Back in 2006, when Kavanaugh was nominated for his current position, Sen. Chuck Schumer (D-NY) asked him point blank: “Do you consider Roe v. Wade to be an abomination?” The judge, a Catholic, didn’t answer the question directly. He replied, “If confirmed to the D.C. Circuit, I would follow Roe v. Wade faithfully and fully. That would be binding precedent of the Court. It’s been decided by the Supreme Court.”

That’s true. But it’s important to keep in mind that, unlike lower court judges who only get to interpret precedent, Supreme Court justices get to decide what qualifies and what doesn’t.
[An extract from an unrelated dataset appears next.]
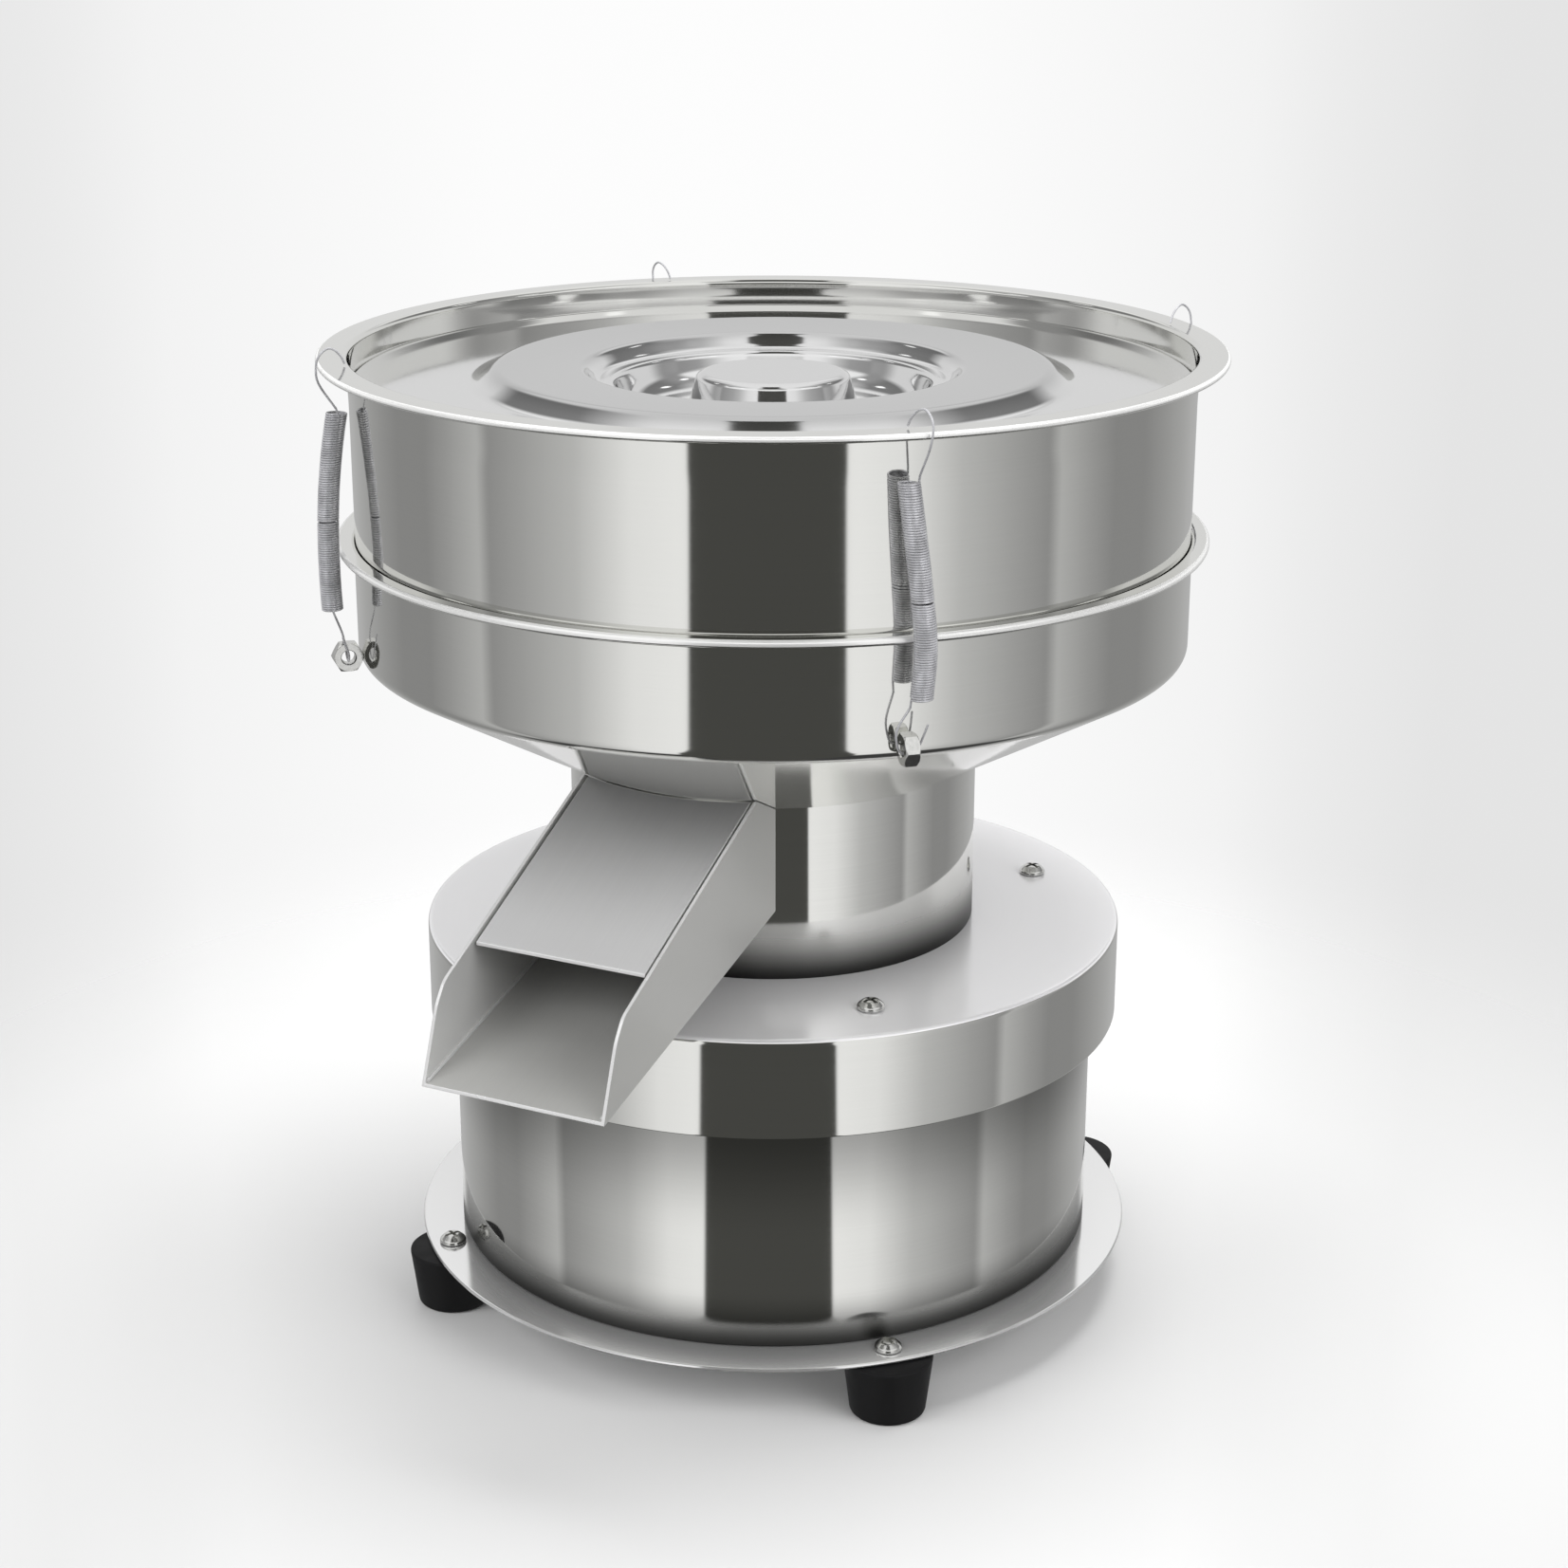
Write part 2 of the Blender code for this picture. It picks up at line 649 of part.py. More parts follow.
# Motor, hung from the cap
def add_motor(tub, rotor):
    flange_top = CAP_UNDER - GAP
    web = flange_top - BRACKET_DEPTH
    boss_r = BEARING_R + BOSS_WALL
    inner = BRACKET_R - BRACKET_SHEET
    bracket = [
        (BRACKET_R + BRACKET_FLANGE, flange_top),
        (BRACKET_R + BRACKET_FLANGE, flange_top - BRACKET_SHEET),
        (BRACKET_R, flange_top - BRACKET_SHEET),
        (BRACKET_R, web),
        (boss_r + GAP, web),
        (boss_r + GAP, web + BRACKET_SHEET),
        (inner, web + BRACKET_SHEET),
        (inner, flange_top),
    ]
    place(turned("motor_bracket", bracket, MOTOR_PAINT, segments=MOTOR_SEGMENTS), tub)

    top = web - GAP
    boss_top = top + BOSS_HEIGHT
    shaft_low = PLATE_TOP + ROTOR_FLOOR
    weight_low = shaft_low + GAP
    boss_low = weight_low + WEIGHT_HEIGHT + WEIGHT_CLEARANCE
    bottom = boss_low + BOSS_HEIGHT
    pocket = BEARING_WIDTH + GAP
    bearing_bore = BEARING_R + GAP
    housing = [
        (boss_r, boss_top),
        (boss_r, top),
        (MOTOR_R - MOTOR_BEVEL, top),
        (MOTOR_R, top - MOTOR_BEVEL),
        (MOTOR_R, bottom + MOTOR_BEVEL),
        (MOTOR_R - MOTOR_BEVEL, bottom),
        (boss_r, bottom),
        (boss_r, boss_low),
        (bearing_bore, boss_low),
        (bearing_bore, boss_low + pocket),
        (SHAFT_R + 2 * GAP, boss_low + pocket),
        (SHAFT_R + 2 * GAP, boss_top - pocket),
        (bearing_bore, boss_top - pocket),
        (bearing_bore, boss_top),
    ]
    place(turned("motor_housing", housing, MOTOR_PAINT, segments=MOTOR_SEGMENTS), tub)
    for name, low in (("upper_bearing", boss_top - BEARING_WIDTH), ("lower_bearing", boss_low)):
        ring = [
            (BEARING_R, low + BEARING_WIDTH),
            (BEARING_R, low),
            (SHAFT_R + GAP, low),
            (SHAFT_R + GAP, low + BEARING_WIDTH),
        ]
        place(turned(name, ring, SATIN, segments=MOTOR_SEGMENTS), tub)

    upper_low = boss_top + WEIGHT_CLEARANCE
    shaft_top = upper_low + WEIGHT_HEIGHT + GAP
    shaft = rod("rotor_shaft", SHAFT_R, shaft_low, shaft_top, MOTOR_SEGMENTS, SATIN)
    place(shaft, rotor)
    add_weight("upper_weight", rotor, upper_low)
    add_weight("lower_weight", rotor, weight_low)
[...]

As Sen. Chuck Grassley (R-IA) put it when explaining why he wouldn’t vote to confirm Justice Sonia Sotomayor to the Supreme Court in 2009, even though he supported her nomination to a lower court: “Supreme Court Justices have the last say with respect to the law and have the ability to make precedent, they do not have the same kinds of restraints lower court judges have. So we need to be convinced these nominees have judicial restraint – in other words, the self-restraint to resist interpreting the Constitution to satisfy their personal beliefs and preferences.”

Collins and Murkowski, both of whom previously voted to confirm Kavanaugh to the D.C. Circuit, would do well to keep that in mind during his Supreme Court confirmation hearings.